-- Begin --

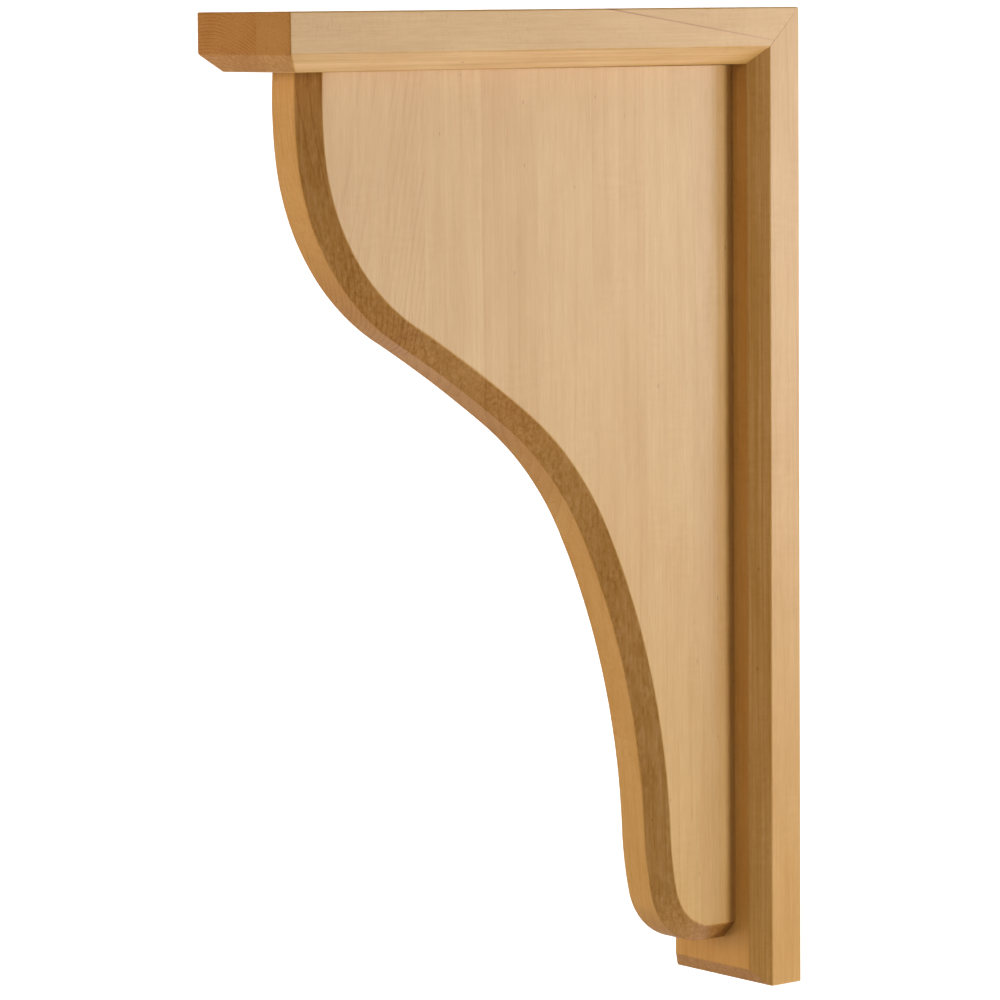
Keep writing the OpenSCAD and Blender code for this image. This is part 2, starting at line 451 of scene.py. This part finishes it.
class Maple(Shader):
    """Clear-finished maple, glued up from strips. Sizes here are in millimetres."""

    def __init__(self, name, along, glue, first_border, strip_width, strips, slope_mottle_and_shade_strength=0.0):
        """`along` is the axis of the grain and `glue` the one across which the strips follow
        each other, the first of them from `first_border` on. The last argument is how strongly
        the slopes are mottled and darkened with painted shade."""
        super().__init__(name)
        self.slope_mottle_and_shade_strength = slope_mottle_and_shade_strength
        self.find_strip(along, glue, first_border, strip_width, strips)
        self.find_facing(along, glue)
        self.find_rings()
        self.fibres = self.swing(self.wood, (1.1, 1.1, 55), 3, 0.6)
        self.threads = self.swing(self.wood, (0.45, 0.45, 9), 2, 0.6)
        self.patches = self.ramp(self.noise(self.wood, (14, 14, 22), 2), 0.42, 0.60)

        colour = self.clear_wood()
        colour = self.add_rays(colour)
        colour = self.add_ring_lines(colour)
        colour = self.add_streaks(colour)
        colour = self.add_slope_mottle_and_painted_shade(colour)
        colour = self.add_flecks(colour)
        colour = self.add_end_grain(colour)
        self.put(self.surface.inputs["Base Color"], colour)
        self.coat()

    def find_strip(self, along, glue, first_border, strip_width, strips):
        """Each strip has its own settings and its own place in the tree. The first one also
        takes in what lies before its border."""
        metres = self.tree.nodes.new("ShaderNodeTexCoord").outputs["Object"]
        self.place = self.vector("MULTIPLY", metres, (1000, 1000, 1000))
        axes = dict(zip("xyz", self.split(self.place)))
        self.length = axes.pop(along)
        self.across = axes.pop(glue)
        self.other = axes.popitem()[1]
        from_border = self.math("SUBTRACT", self.across, first_border)
        index = self.math("FLOOR", self.math("DIVIDE", from_border, strip_width))
        self.index = self.math("MAXIMUM", index, 0)
        flags = [self.math("COMPARE", self.index, number, 0.1) for number in range(len(strips))]
        self.cut = Strip(*[self.pick(flags, values) for values in zip(*strips)])
        self.middle = self.scaled(self.add(self.index, 0.5), strip_width, first_border)
        self.wood = self.join(self.across, self.scaled(self.index, TREE_SHIFT_OUT, self.other),
                              self.scaled(self.index, TREE_SHIFT_ALONG, self.length))

    def find_facing(self, along, glue):
        """How far the surface cuts across the fibres, and where it is the slope of a chamfer,
        between a face and an edge."""
        normal = self.tree.nodes.new("ShaderNodeNewGeometry").outputs["Normal"]
        facing = dict(zip("xyz", self.split(normal)))
        self.end = self.ramp(self.math("ABSOLUTE", facing.pop(along)), 0.25, 1.0)
        facing_across = facing.pop(glue)
        facing_other = facing.popitem()[1]
        self.sideways = self.join(facing_across, facing_other, 0.0)
        square = self.times(facing_other, facing_other)
        self.slope = self.times(self.times(square, self.math("SUBTRACT", 1.0, square)), 4.0)

    def find_rings(self):
        """Growth rings round the pith, wandering along the length and of uneven widths."""
        cut = self.cut
        from_across = self.math("SUBTRACT", self.across, self.middle)
        from_across = self.math("SUBTRACT", from_across, cut.pith_across)
        from_across = self.scaled(self.length, cut.lean_across, from_across)
        from_other = self.math("SUBTRACT", self.other, cut.pith_other)
        from_other = self.scaled(self.length, cut.lean_other, from_other)
        from_pith = self.join(from_across, from_other, 0.0)
        radius = self.math("SQRT", self.vector("DOT_PRODUCT", from_pith, from_pith))
        outward = self.vector("DOT_PRODUCT", from_pith, self.sideways)
        self.outward = self.math("ABSOLUTE", self.math("DIVIDE", outward, radius))
        radius = self.scaled(self.swing(self.wood, (50, 50, 190), 3), cut.wander, radius)
        years = self.math("DIVIDE", radius, cut.ring)
        uneven = self.swing(self.join(years, self.index, 0.5), (1.3, 1, 1), 1)
        phase = self.math("FRACT", self.scaled(uneven, 0.9, years))
        self.late = self.ramp(phase, 0.35, 1.0)
        to_end = self.times(self.math("SUBTRACT", 1.0, phase), cut.ring)
        width = self.scaled(cut.line, 0.6, 0.6)
        self.line = self.ramp(self.math("DIVIDE", to_end, width), 0.2, 0.8, 1.0, 0.0)
        self.fading = self.ramp(self.noise(self.wood, (20, 20, 110), 2), 0.3, 0.62, 0.25, 1.0)

    def clear_wood(self):
        """Tone of the strip with its fibres, its cloudy figure, the ripples that run across the
        grain in places and the darker late wood of each ring."""
        clouds = self.swing(self.wood, (15, 15, 60), 3)
        tone = self.scaled(self.cut.tone, 0.8, 0.1)
        tone = self.scaled(clouds, 0.9, tone)
        tone = self.scaled(self.fibres, 0.9, tone)
        colour = self.mix(self.math("ADD", tone, 0, clamp=True), PALE, HONEY)

        bright = self.scaled(clouds, -0.16, 1.0)
        bright = self.scaled(self.threads, -0.26, bright)
        growth = self.swing(self.wood, (1.5, 1.5, 130), 3, 0.6)
        growth = self.times(growth, self.scaled(self.slope, 0.7, 0.2))
        bright = self.math("SUBTRACT", bright, growth)
        ripples = self.swing(self.wood, (9, 9, 2.2), 2)
        rippled = self.ramp(self.noise(self.wood, (34, 34, 55), 1), 0.45, 0.65)
        bright = self.scaled(self.times(rippled, ripples), -0.14, bright)
        late = self.times(self.late, self.scaled(self.end, 0.10, 0.03))
        bright = self.math("SUBTRACT", bright, self.times(self.fading, late))
        # Where the wood is darker it is also browner
        shade = self.join(*[self.math("POWER", bright, power) for power in (0.8, 1.1, 2.8)])
        return self.mix(1.0, colour, shade, "MULTIPLY")

    def add_rays(self, colour):
        """Short dashes where the surface cuts straight towards the pith."""
        rays = self.ramp(self.noise(self.wood, (3.2, 3.2, 0.7), 2, 0.6), 0.50, 0.75, 0.0, 0.5)
        quartered = self.ramp(self.outward, 0.25, 0.6, 1.0, 0.0)
        return self.tint(self.times(self.times(rays, self.patches), quartered), colour, RAY_BROWN)

    def add_ring_lines(self, colour):
        """Lines at the ends of the rings, plainer on slopes and where they are cut across."""
        plain_here = self.scaled(self.slope, 0.8, self.scaled(self.end, 0.9, 0.7))
        drawn = self.times(self.cut.line, plain_here)
        drawn = self.math("MULTIPLY", self.times(self.line, self.fading), drawn, clamp=True)
        return self.tint(drawn, colour, RING_BROWN)

    def add_streaks(self, colour):
        """Short red streaks along the fibres."""
        streaks = self.ramp(self.noise(self.wood, (1.5, 1.5, 38), 1), 0.70, 0.80)
        streaked = self.ramp(self.noise(self.wood, (30, 30, 60), 1), 0.5, 0.62)
        return self.tint(self.times(streaks, streaked), colour, STREAK_RED)

    def add_slope_mottle_and_painted_shade(self, colour):
        """The slopes get a fine mottle, and painted shade that makes them darker than the flats."""
        shade_and_mottle = self.swing(self.wood, (1.5, 1.5, 4), 3, 0.6)
        shade_and_mottle = self.scaled(shade_and_mottle, self.ramp(self.patches, 0.0, 1.0, 0.5, 1.1), 0.55)
        # The mottle swings round 0.55: that mean is painted shade on the slopes, the swing is the
        # real mottle
        slope_mottle_and_shade = self.times(self.times(self.slope, self.slope_mottle_and_shade_strength), shade_and_mottle)
        return self.tint(slope_mottle_and_shade, colour, SLOPE_MOTTLE_AND_SHADE_BROWN)

    def add_flecks(self, colour):
        """Small brown flecks along the fibres."""
        fleck = self.tree.nodes.new("ShaderNodeTexVoronoi")
        self.put(fleck.inputs["Vector"], self.vector("DIVIDE", self.wood, (6, 6, 15)))
        self.put(fleck.inputs["Scale"], 1.0)
        spots = self.ramp(fleck.outputs["Distance"], 0.04, 0.09, 1.0, 0.0)
        chance = self.ramp(self.split(fleck.outputs["Color"])[0], 0.62, 0.9)
        spots = self.times(self.times(spots, chance), self.scaled(self.end, 0.5, 0.5))
        return self.tint(spots, colour, FLECK_BROWN)

    def add_end_grain(self, colour):
        """Cut across, the wood is darker and duller, with open pores."""
        pores = self.noise(self.place, (0.55, 0.55, 0.55), 2, 0.7)
        end_tint = self.mix(self.ramp(pores, 0.3, 0.7), END_GRAIN, END_GRAIN_PALE)
        return self.tint(self.end, colour, end_tint)

    def coat(self):
        """A satin coat, rougher on end grain, through which the fibres can just be felt."""
        rough = self.scaled(self.end, 0.12, 0.36)
        self.put(self.surface.inputs["Roughness"], self.scaled(self.fibres, 0.12, rough))
        self.surface.inputs["Specular IOR Level"].default_value = 0.27
        height = self.scaled(self.fibres, 0.5, self.threads)
        bump = self.node("ShaderNodeBump", Strength=0.25, Distance=0.00005, Height=height)
        self.put(self.surface.inputs["Normal"], bump.outputs[0])


def backdrop_white():
    """Matt white, as on the floor and wall of a studio."""
    white = Shader("backdrop-white")
    white.surface.inputs["Base Color"].default_value = (0.68, 0.68, 0.68, 1)
    white.surface.inputs["Roughness"].default_value = 0.9
    white.surface.inputs["Specular IOR Level"].default_value = 0.2
    return white.material


# ---- Studio -------------------------------------------------------------------------------
FLOOR_DROP = 0.8
FLOOR_RADIUS = 3.6
COVE_RADIUS = 1.4
WALL_HEIGHT = 3.2
COVE_STEPS = 12
ROUND_STEPS = 96
# Point at which the lamps aim
MIDDLE = Vector((0, -0.1, 0))


def studio():
    """A pale round floor that curves up into a wall all round."""
    floor_z = CAD_LOW.z - FLOOR_DROP
    profile = [(0, floor_z), (FLOOR_RADIUS, floor_z)]
    for step in range(1, COVE_STEPS + 1):
        angle = math.radians(90 * step / COVE_STEPS)
        profile.append((FLOOR_RADIUS + COVE_RADIUS * math.sin(angle),
                        floor_z + COVE_RADIUS * (1 - math.cos(angle))))
    profile.append((FLOOR_RADIUS + COVE_RADIUS, floor_z + WALL_HEIGHT))
    bm = bmesh.new()
    verts = [bm.verts.new((radius, 0, height)) for radius, height in profile]
    edges = [bm.edges.new(pair) for pair in zip(verts, verts[1:])]
    bmesh.ops.spin(bm, geom=verts + edges, cent=(0, 0, 0), axis=(0, 0, 1),
                   angle=2 * math.pi, steps=ROUND_STEPS)
    bmesh.ops.remove_doubles(bm, verts=bm.verts, dist=1e-5)
    backdrop = new_object("backdrop", bm)
    backdrop.data.flip_normals()
    backdrop.data.materials.append(backdrop_white())


def softbox(name, place, target, width, height, power, colour):
    """A rectangular lamp aimed at a point. The camera doesn't see it."""
    lamp = bpy.data.lights.new(name, "AREA")
    lamp.shape = "RECTANGLE"
    lamp.size = width
    lamp.size_y = height
    lamp.energy = power
    lamp.color = colour
    made = bpy.data.objects.new(name, lamp)
    made.location = place
    made.rotation_euler = (Vector(target) - Vector(place)).to_track_quat("-Z", "Y").to_euler()
    made.visible_camera = False
    bpy.context.scene.collection.objects.link(made)
    return made


def from_bearing(degrees, distance, height):
    """A place at a bearing round the bracket, from +X towards +Y."""
    angle = math.radians(degrees)
    return MIDDLE + Vector((distance * math.cos(angle), distance * math.sin(angle), height))


def wall_wash(name, bearing, power):
    """A lamp with a grid that lights only the wall at a bearing, from above."""
    lamp = softbox(name, from_bearing(bearing, 2.4, 2.1), from_bearing(bearing, 3.9, -0.3),
                   2.2, 1.2, power, (1, 1, 1))
    lamp.data.spread = math.radians(112)


def lights():
    """Lamps round the bracket: bright on the near side, warmer and dimmer in front."""
    softbox("key", from_bearing(27, 1.9, -0.05), MIDDLE, 0.6, 0.9, 22.7, (0.97, 1.015, 1.03))
    sheen = softbox("sheen", from_bearing(50, 1.7, 0.12), MIDDLE, 0.35, 0.7, 16.5, (1, 1, 1))
    softbox("under", (0.3, 0.6, -0.85), MIDDLE, 0.4, 0.4, 6, (1, 0.98, 1))
    fill = softbox("fill", from_bearing(-128, 1.8, -0.15), MIDDLE, 1.0, 1.4, 19.5, (1, 0.87, 0.74))
    front = softbox("front", from_bearing(-80, 2.0, 0.7), MIDDLE, 0.8, 0.8, 8, (1, 0.84, 0.66))
    softbox("top", (-0.3, 0.1, 1.9), MIDDLE, 1.0, 1.0, 12, (1, 1, 1))
    wall_wash("sweep", 140, 92)
    wall_wash("west", 182, 34)
    wall_wash("north", 92, 34)
    wall_wash("apron", -43, 20)
    # One lamp gives only the sheen on the panel, and the two on the shade side give none
    sheen.visible_diffuse = False
    for lamp in (fill, front):
        lamp.visible_glossy = False
    world = bpy.data.worlds.new("studio air")
    world.use_nodes = True
    background = world.node_tree.nodes["Background"]
    background.inputs["Color"].default_value = (1, 1, 1, 1)
    background.inputs["Strength"].default_value = 0.02
    bpy.context.scene.world = world


def camera():
    """The camera, level with the top of the bracket and about halfway from its side round to
    its front."""
    lens = bpy.data.cameras.new("camera")
    lens.sensor_width = SENSOR_WIDTH
    lens.lens = FOCAL_LENGTH
    made = bpy.data.objects.new("camera", lens)
    turned = (Matrix.Rotation(CAMERA_AZIMUTH, 4, "Z")
              @ Matrix.Rotation(math.pi / 2 + CAMERA_TILT, 4, "X")
              @ Matrix.Rotation(CAMERA_ROLL, 4, "Z"))
    made.matrix_world = Matrix.Translation(CAMERA_PLACE) @ turned
    bpy.context.scene.collection.objects.link(made)
    bpy.context.scene.camera = made


# ---- The bracket --------------------------------------------------------------------------
def fit(piece, node, wood):
    """Puts a finished piece in the place of its CAD node."""
    piece.data.materials.append(wood.material)
    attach(piece, "root")
    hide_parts(node)


camera()
fit(top_board(), "top_plate",
    Maple("maple-top", "y", "x", TOP_GLUE_LINE - PLATE_STRIP, PLATE_STRIP, TOP_STRIPS))
# The last number sets the slopes' mottle and painted shade: none on the top plate, some on the back
# plate, full on the web
fit(back_board(), "back_plate",
    Maple("maple-back", "z", "x", -PLATE_STRIP / 2, PLATE_STRIP, BACK_STRIPS, 0.4))
fit(web(), "web_panel",
    Maple("maple-web", "z", "y", STAVES_START, STAVE_WIDTH, WEB_STRIPS, 1.0))
studio()
lights()
bpy.context.scene.view_settings.view_transform = "Standard"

-- End --

Reproduce, please, the lines of the material from its first line down to the line containing "maple, glued up", keeping both ends and nothing beyond them.

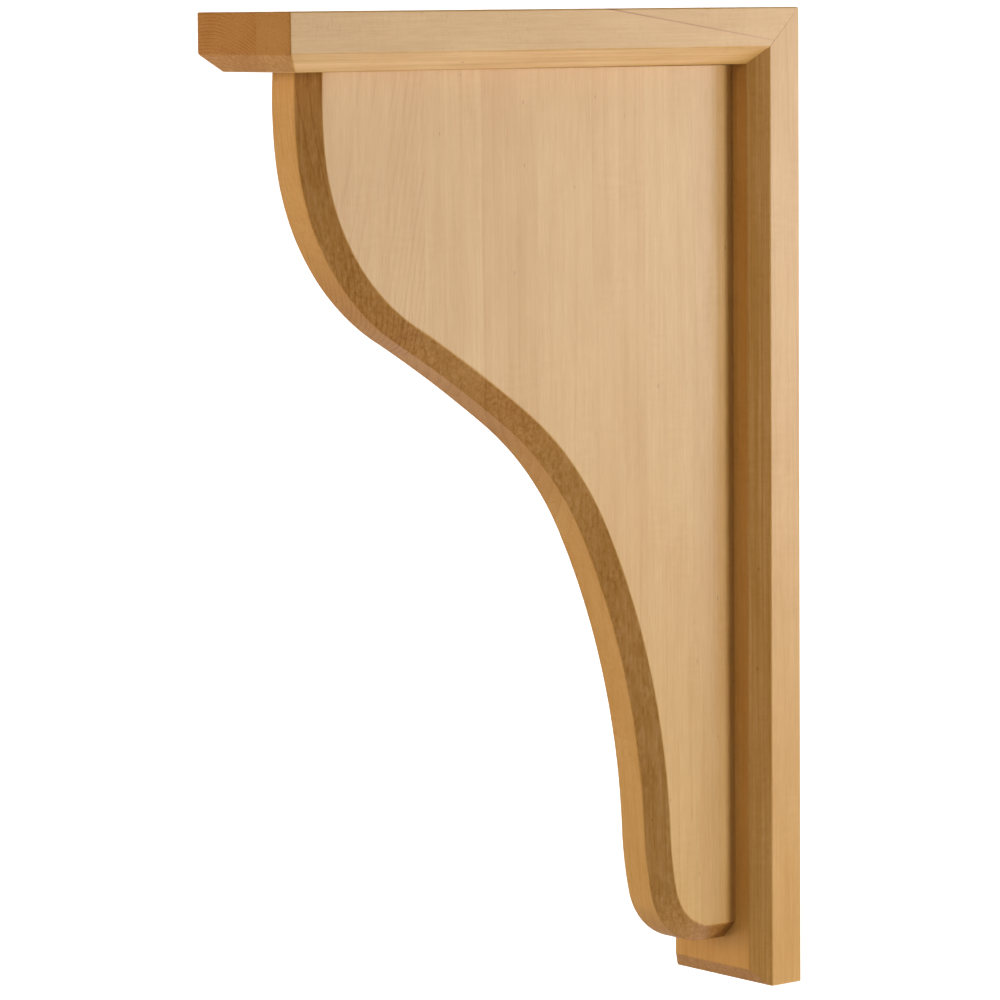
Keep writing the OpenSCAD and Blender code for this image. This is part 2, starting at line 451 of scene.py. This part finishes it.
class Maple(Shader):
    """Clear-finished maple, glued up from strips. Sizes here are in millimetres."""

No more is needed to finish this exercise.